## [What is needed]
Repeat exactly what appears from the opening line of the listing to the line with "return points, faces", inclusive.

## [Given material]
◆ ◆ ◆ ◆

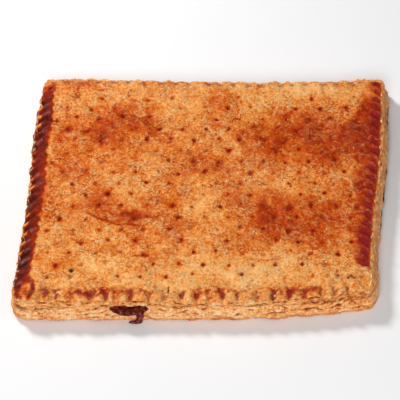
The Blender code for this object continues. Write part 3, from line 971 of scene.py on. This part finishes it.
def make_flakes(name, chosen, material):
    points, faces, tones = [], [], []
    for flake_points, flake_faces, tone in chosen:
        faces += [[k + len(points) for k in face] for face in flake_faces]
        points += flake_points.tolist()
        tones += [tone] * len(flake_points)
    return new_piece(name, np.array(points), faces, material, {"tone": np.array(tones)}, None)


def add_bead(bm, centre, radii, segments):
    made = bmesh.ops.create_uvsphere(bm, u_segments=segments, v_segments=segments // 2, radius=1.0)
    for vertex in made["verts"]:
        vertex.co = Vector([centre[k] + vertex.co[k] * radii[k] for k in range(3)])


def remeshed(bm, voxel):
    """The beads of a bmesh fused into one skin: its points and faces."""
    mesh = bpy.data.meshes.new("beads")
    bm.to_mesh(mesh)
    bm.free()
    beads = bpy.data.objects.new("beads", mesh)
    bpy.context.scene.collection.objects.link(beads)
    remesh = beads.modifiers.new("fuse", "REMESH")
    remesh.mode = "VOXEL"
    remesh.voxel_size = voxel
    relax = beads.modifiers.new("relax", "SMOOTH")
    relax.iterations = 4
    fused = beads.evaluated_get(bpy.context.evaluated_depsgraph_get()).to_mesh()
    points = np.array([vertex.co for vertex in fused.vertices])
    faces = [list(face.vertices) for face in fused.polygons]
    bpy.data.objects.remove(beads)
    return points, faces


def make_filling(material):
    """The slab between the sheets, and the burst with its bubbles and its drip."""
    bm = bmesh.new()
    radius_x, radius_y, radius_z = BURST_RADII
    add_bead(bm, BURST_CENTRE, (radius_x, 0.97 * radius_y, 0.86 * radius_z), 32)
    for centre, radii in DRIP_BEADS:
        add_bead(bm, centre, radii, 20)
    random = np.random.default_rng(5)
    for _ in range(BUBBLES):
        angle = random.uniform(-1.15, 1.15)
        size = random.uniform(0.5, 1.2) * (0.3 + 0.7 * math.cos(angle)) * (0.85 + 0.35 * math.sin(angle))
        x = BURST_CENTRE[0] + 0.92 * radius_x * math.sin(angle)
        y = BURST_CENTRE[1] - 0.9 * radius_y * math.cos(angle)
        z = BURST_CENTRE[2] + random.uniform(-0.45, 0.5) * radius_z * math.cos(angle)
        add_bead(bm, (x, y, z), (size, size, 0.8 * size), 12)
    points, faces = remeshed(bm, BURST_VOXEL)
    x, y, z = points.T
    points[:, 1] += 0.25 * field(x / 1.3, z / 1.3, y / 1.3, 95)
    points[:, 2] = np.maximum(points[:, 2], 0.1)

    inner = hidden_points(SLAB_INSET)
    rim = ring(SLAB_RIM, 1.0)[::6].T
    low_rim, high_rim = cuff(*rim, FLOOR, GAP), cuff(*rim, CEILING)
    low, high = cuff(*inner, FLOOR, GAP), cuff(*inner, CEILING)
    columns = len(low_rim)
    slab = ring_faces(2, columns)
    slab += cover(low_rim, low, 0, 2 * columns, False)
    slab += cover(high_rim, high, columns, 2 * columns + len(low), True)
    faces += [[k + len(points) for k in face] for face in slab]
    points = np.concatenate((points, low_rim, high_rim, low, high))
    return new_piece("burnt_filling", points, faces, material, {}, "filling")


# ---- Materials, with colours as they show on a screen, 0 to 255 ----

CRUST_STOPS = (
    (0.00, (255, 208, 148)),
    (0.18, (255, 188, 112)),
    (0.36, (241, 150, 66)),
    (0.52, (222, 111, 32)),
    (0.66, (200, 72, 10)),
    (0.78, (168, 42, 4)),
    (0.88, (132, 36, 14)),
    (1.00, (70, 20, 14)),
)
LAYER_STOPS = (
    (0.08, (112, 44, 16)),
    (0.28, (192, 98, 42)),
    (0.50, (238, 148, 76)),
    (0.72, (253, 184, 110)),
    (0.95, (255, 222, 168)),
)
LIP_STOPS = ((0.3, (158, 80, 38)), (0.5, (222, 136, 70)), (0.68, (244, 174, 104)))
FILLING_STOPS = ((0.3, (26, 8, 8)), (0.48, (74, 20, 17)), (0.6, (146, 44, 26)), (0.76, (205, 98, 52)))
FLOOR_STOPS = ((0.0, (246, 246, 247)), (1.0, (251, 250, 250)))
RIDGE_COLOUR = (255, 202, 134)
MARK_COLOUR = (146, 32, 36)
# colour of the painted highlights on the left rim
PAINTED_GLINT_COLOUR = (180, 122, 118)
PRICK_COLOUR = (128, 20, 4)
HOLE_COLOUR = (52, 14, 6)
CHAR_AND_SHADE_COLOUR = (58, 20, 10)
LOWER_CHAR_AND_SHADE_COLOUR = (56, 22, 14)


def linear(red, green, blue):
    """A screen's colour in the linear values that a shader takes."""
    shares = [channel / 255.0 for channel in (red, green, blue)]
    return tuple(v / 12.92 if v < 0.04045 else ((v + 0.055) / 1.055) ** 2.4 for v in shares) + (1.0,)


class Paint:
    """A material under construction, with short calls for the nodes that the crusts share."""

    def __init__(self, name):
        self.material = bpy.data.materials.new(name)
        self.material.use_nodes = True
        self.tree = self.material.node_tree
        self.shader = self.tree.nodes["Principled BSDF"]
        self.place = self.tree.nodes.new("ShaderNodeTexCoord").outputs["Object"]

    def node(self, kind, settings, values):
        made = self.tree.nodes.new(kind)
        for key, value in settings.items():
            setattr(made, key, value)
        for key, value in values.items():
            if isinstance(value, bpy.types.NodeSocket):
                self.tree.links.new(value, made.inputs[key])
            else:
                made.inputs[key].default_value = value
        return made

    def mask(self, name):
        return self.node("ShaderNodeAttribute", {"attribute_name": name}, {}).outputs["Fac"]

    def stretched(self, scale):
        return self.node("ShaderNodeMapping", {}, {"Vector": self.place, "Scale": scale}).outputs["Vector"]

    def noise(self, scale, detail=3.0, roughness=0.55, place=None):
        values = {"Vector": place or self.place, "Scale": scale, "Detail": detail, "Roughness": roughness}
        return self.node("ShaderNodeTexNoise", {}, values).outputs[0]

    def math(self, operation, first, second=0.0):
        return self.node("ShaderNodeMath", {"operation": operation}, {0: first, 1: second}).outputs[0]

    def plus(self, first, second):
        return self.math("ADD", first, second)

    def times(self, first, second):
        return self.math("MULTIPLY", first, second)

    def spread(self, value, low, high, to_low, to_high):
        values = {"Value": value, "From Min": low, "From Max": high, "To Min": to_low, "To Max": to_high}
        return self.node("ShaderNodeMapRange", {}, values).outputs[0]

    def ramp(self, value, stops):
        made = self.node("ShaderNodeValToRGB", {}, {"Fac": value})
        elements = made.color_ramp.elements
        while len(elements) < len(stops):
            elements.new(0.5)
        for element, (position, colour) in zip(elements, stops):
            element.position = position
            element.color = linear(*colour)
        return made.outputs["Color"]

    def over(self, share, under, colour):
        values = {0: share, 6: under, 7: colour}
        return self.node("ShaderNodeMix", {"data_type": "RGBA"}, values).outputs[2]

    def bump(self, height, strength, distance, under=None):
        values = {"Height": height, "Strength": strength, "Distance": distance}
        if under:
            values["Normal"] = under
        return self.node("ShaderNodeBump", {}, values).outputs["Normal"]

    def finish(self, colour, roughness, normal):
        for key, socket in (("Base Color", colour), ("Roughness", roughness), ("Normal", normal)):
            self.tree.links.new(socket, self.shader.inputs[key])
        return self.material


def layer_colour(paint):
    """Pale dough, darker in the crevices between its layers, where the tone carries painted shade."""
    streaks = paint.noise(1.0, 3.0, 0.6, paint.stretched((160.0, 160.0, 600.0)))
    specks = paint.noise(560.0, 3.0, 0.6)
    tone = paint.plus(paint.mask("tone"), paint.spread(streaks, 0.3, 0.7, -0.2, 0.2))
    tone = paint.plus(tone, paint.spread(specks, 0.3, 0.7, -0.24, 0.24))
    return paint.ramp(tone, LAYER_STOPS)


def threads(paint, bent, level, width):
    """Thin bent lines along one level of a noise, 1 on a line and 0 away from it."""
    away = paint.math("ABSOLUTE", paint.math("SUBTRACT", bent, level))
    return paint.spread(away, 0.0, width, 1.0, 0.0)


def golden_crust():
    paint = Paint("golden_crust")
    baked_and_painted_light, glaze = paint.mask("baked_and_painted_light"), paint.mask("glaze")
    unburnt = paint.spread(baked_and_painted_light, 0.5, 0.72, 1.0, 0.4)
    lively = paint.spread(paint.noise(50.0, 2.0, 0.5), 0.36, 0.64, 0.55, 1.0)
    lively = paint.times(paint.times(lively, paint.spread(glaze, 0.0, 1.0, 1.0, 0.15)), unburnt)
    coarse = paint.spread(paint.noise(110.0, 4.0, 0.6), 0.3, 0.7, -0.09, 0.09)
    # painted highlight and shade: the noise that bumps the skin also colours it, paler on its bumps and
    # darker in its hollows
    height = paint.noise(380.0, 4.0, 0.62)
    painted_bump_shading = paint.spread(height, 0.36, 0.68, 0.13, -0.19)
    flecks = paint.spread(paint.noise(700.0, 1.0, 0.6), 0.45, 0.7, 0.05, -0.26)
    bent = paint.noise(280.0, 2.0, 0.5)
    broken = paint.spread(paint.noise(100.0, 2.0, 0.5), 0.44, 0.6, 0.08, 1.0)
    # pale bent lines, partly pale raised lines and partly painted highlight, each with a dark line beside it
    # that is a painted shadow
    pale_lines_and_glints = paint.times(threads(paint, bent, 0.56, 0.05), broken)
    painted_shadow_lines = paint.times(threads(paint, bent, 0.44, 0.05), broken)
    mottle = paint.math("SUBTRACT", paint.plus(painted_bump_shading, flecks), paint.times(pale_lines_and_glints, 0.62))
    mottle = paint.times(paint.plus(mottle, paint.times(painted_shadow_lines, 0.2)), lively)
    colour = paint.ramp(paint.plus(baked_and_painted_light, paint.plus(coarse, mottle)), CRUST_STOPS)

    ridge = paint.times(paint.mask("ridge"), paint.spread(paint.noise(520.0), 0.38, 0.58, 0.3, 1.0))
    colour = paint.over(paint.times(ridge, unburnt), colour, linear(*RIDGE_COLOUR))
    mark = paint.plus(paint.plus(paint.mask("mark"), coarse), paint.times(painted_bump_shading, 0.6))
    colour = paint.over(paint.spread(mark, 0.08, 0.6, 0.0, 0.9), colour, linear(*MARK_COLOUR))
    colour = paint.over(paint.mask("layers"), colour, layer_colour(paint))
    # painted highlight: glints over the left rim
    painted_glint = paint.times(paint.mask("painted_glint"), paint.spread(paint.noise(420.0), 0.36, 0.56, 0.1, 0.75))
    colour = paint.over(painted_glint, colour, linear(*PAINTED_GLINT_COLOUR))
    # the last mask holds char round the burst and painted shade in the wall's seam
    for name, dark in (("prick", PRICK_COLOUR), ("hole", HOLE_COLOUR), ("char_and_shade", CHAR_AND_SHADE_COLOUR)):
        colour = paint.over(paint.mask(name), colour, linear(*dark))
    roughness = paint.spread(baked_and_painted_light, 0.5, 0.9, 0.38, 0.26)
    normal = paint.bump(height, 1.0, 0.0015)
    normal = paint.bump(pale_lines_and_glints, 1.0, 0.0006, normal)
    paint.shader.inputs["Specular IOR Level"].default_value = 0.05
    return paint.finish(colour, roughness, normal)


def pale_crust():
    paint = Paint("pale_crust")
    streak = paint.noise(1.0, 3.0, 0.6, paint.stretched((110.0, 110.0, 600.0)))
    colour = paint.over(paint.mask("lip"), layer_colour(paint), paint.ramp(streak, LIP_STOPS))
    # the dark mask holds char round the burst and painted shade in the wall's seam
    colour = paint.over(paint.mask("char_and_shade"), colour, linear(*LOWER_CHAR_AND_SHADE_COLOUR))
    roughness = paint.spread(streak, 0.3, 0.7, 0.65, 0.85)
    grain = paint.noise(1.0, 4.0, 0.6, paint.stretched((300.0, 300.0, 1000.0)))
    paint.shader.inputs["Specular IOR Level"].default_value = 0.25
    return paint.finish(colour, roughness, paint.bump(grain, 0.8, 0.0008))


def torn_flakes():
    paint = Paint("torn_flakes")
    roughness = paint.spread(paint.noise(500.0), 0.3, 0.7, 0.4, 0.7)
    normal = paint.bump(paint.noise(900.0, 3.0, 0.6), 0.5, 0.0004)
    paint.shader.inputs["Specular IOR Level"].default_value = 0.3
    return paint.finish(layer_colour(paint), roughness, normal)


def burnt_filling():
    paint = Paint("burnt_filling")
    tone = paint.noise(450.0, 3.0, 0.6)
    roughness = paint.spread(tone, 0.3, 0.7, 0.25, 0.55)
    normal = paint.bump(paint.noise(800.0, 3.0, 0.6), 0.6, 0.0005)
    paint.shader.inputs["Specular IOR Level"].default_value = 0.2
    return paint.finish(paint.ramp(tone, FILLING_STOPS), roughness, normal)


def studio_floor():
    paint = Paint("studio_floor")
    tone = paint.noise(6.0, 2.0, 0.5)
    roughness = paint.spread(tone, 0.0, 1.0, 0.7, 0.8)
    return paint.finish(paint.ramp(tone, FLOOR_STOPS), roughness, paint.bump(tone, 0.02, 0.001))


# ---- Stage, in metres ----

CAMERA_AIM = Vector((-0.0055, -0.0030, 0.0091))
CAMERA_ELEVATION = math.radians(46.0)
CAMERA_DISTANCE = 2.4
CAMERA_LENS = 254.9
LIGHT_AIM = (0.0, 0.0, 0.01)
# Lights: name, place, size, power
LIGHTS = (
    ("key", (-0.75, 0.75, 1.0), 0.32, 15.2),
    ("front_fill", (-0.2, -1.5, 1.2), 0.8, 19.2),
    ("right_fill", (1.6, -0.3, 0.8), 0.8, 4.4),
)
WORLD_STRENGTH = 0.15


def make_floor():
    bm = bmesh.new()
    bmesh.ops.create_grid(bm, x_segments=8, y_segments=8, size=4.0)
    mesh = bpy.data.meshes.new("floor")
    bm.to_mesh(mesh)
    bm.free()
    mesh.materials.append(studio_floor())
    floor = bpy.data.objects.new("floor", mesh)
    bpy.context.scene.collection.objects.link(floor)


def aimed(obj, place, target):
    obj.location = place
    obj.rotation_mode = "QUATERNION"
    obj.rotation_quaternion = (Vector(target) - Vector(place)).to_track_quat("-Z", "Y")
    bpy.context.scene.collection.objects.link(obj)


def make_stage():
    make_floor()
    for name, place, size, power in LIGHTS:
        light = bpy.data.lights.new(name, "AREA")
        light.shape = "DISK"
        light.size = size
        light.energy = power
        aimed(bpy.data.objects.new(name, light), place, LIGHT_AIM)
    world = bpy.data.worlds.new("studio")
    world.use_nodes = True
    background = world.node_tree.nodes["Background"]
    background.inputs["Color"].default_value = (1.0, 1.0, 1.0, 1.0)
    background.inputs["Strength"].default_value = WORLD_STRENGTH
    bpy.context.scene.world = world
    bpy.context.scene.view_settings.view_transform = "Standard"
    camera = bpy.data.cameras.new("camera")
    camera.lens = CAMERA_LENS
    camera.sensor_width = 36.0
    back = Vector((0.0, -math.cos(CAMERA_ELEVATION), math.sin(CAMERA_ELEVATION)))
    view = bpy.data.objects.new("camera", camera)
    aimed(view, CAMERA_AIM + back * CAMERA_DISTANCE, CAMERA_AIM)
    bpy.context.scene.camera = view


make_stage()
make_top(golden_crust())
make_bottom(pale_crust())
make_filling(burnt_filling())
FLAKE_RANDOM = np.random.default_rng(11)
FLAKE_CRUST = torn_flakes()
make_flakes("wall_flakes", wall_flakes(FLAKE_RANDOM), FLAKE_CRUST)
make_flakes("top_flakes", top_flakes(FLAKE_RANDOM), FLAKE_CRUST)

◆ ◆ ◆ ◆

## [Exercise solution]
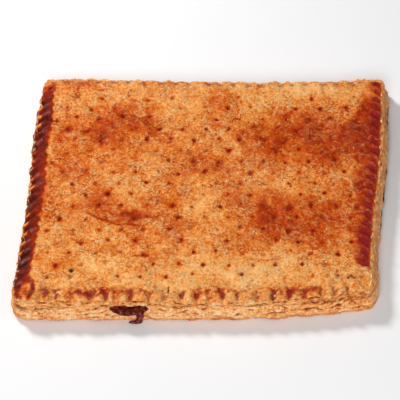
The Blender code for this object continues. Write part 3, from line 971 of scene.py on. This part finishes it.
def make_flakes(name, chosen, material):
    points, faces, tones = [], [], []
    for flake_points, flake_faces, tone in chosen:
        faces += [[k + len(points) for k in face] for face in flake_faces]
        points += flake_points.tolist()
        tones += [tone] * len(flake_points)
    return new_piece(name, np.array(points), faces, material, {"tone": np.array(tones)}, None)


def add_bead(bm, centre, radii, segments):
    made = bmesh.ops.create_uvsphere(bm, u_segments=segments, v_segments=segments // 2, radius=1.0)
    for vertex in made["verts"]:
        vertex.co = Vector([centre[k] + vertex.co[k] * radii[k] for k in range(3)])


def remeshed(bm, voxel):
    """The beads of a bmesh fused into one skin: its points and faces."""
    mesh = bpy.data.meshes.new("beads")
    bm.to_mesh(mesh)
    bm.free()
    beads = bpy.data.objects.new("beads", mesh)
    bpy.context.scene.collection.objects.link(beads)
    remesh = beads.modifiers.new("fuse", "REMESH")
    remesh.mode = "VOXEL"
    remesh.voxel_size = voxel
    relax = beads.modifiers.new("relax", "SMOOTH")
    relax.iterations = 4
    fused = beads.evaluated_get(bpy.context.evaluated_depsgraph_get()).to_mesh()
    points = np.array([vertex.co for vertex in fused.vertices])
    faces = [list(face.vertices) for face in fused.polygons]
    bpy.data.objects.remove(beads)
    return points, faces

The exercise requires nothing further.